SAN DIEGO (AP) _ Scientists have developed a $20 million computer system that will enable the Navy to monitor the long-term effects of chemicals on workers, officials say.

The program, known as the Naval Occupational Health Information Management System, or NOHIMS, will keep records on the 700,000 Navy enlisted and civilian employees, including where they work, what chemicals they are exposed to and their medical histories, said Dr. Thomas McManamon, head of occupational preventative medicine for the Naval Medical Command’s southwest region.

″It will permit us to know (how) to change precautions we might take for things we aren’t now aware of, things that cause lung problems, skin and nervous disorders,″ McManamon said. ″We will then be able to identify a hazard before it will kill people.″

The system also will save the Navy money in the long run by providing evidence to refute disability claims, said Dr. Eric Gunderson, head of the environmental medicine department at the Naval Health Research Center here, which developed the program.

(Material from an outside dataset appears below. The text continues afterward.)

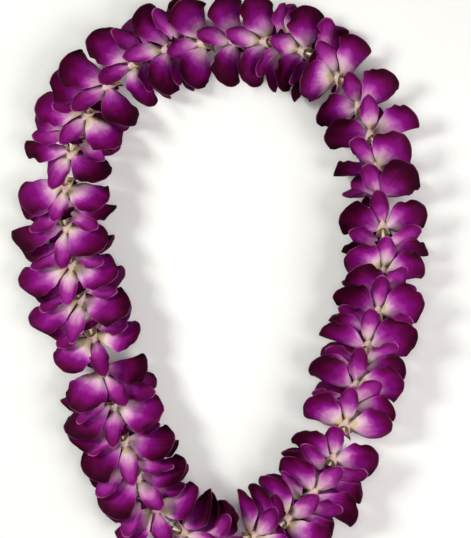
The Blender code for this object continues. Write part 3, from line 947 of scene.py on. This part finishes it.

When someone submits a disability claim and there’s no evidence to support the plaintiff, ″generally he wins by default,″ Gunderson said.In 1983, the Navy paid about $140 million in workers’ compensation.

The system is being tested with 6,000 employees at San Diego’s Naval Air Rework Facility on North Island and is expected to be used next year at some Navy shipyards. It should be fully operational by 1990, McManamon said.

If successful, it may be adopted by the Air Force and Army and could be a model for private industry.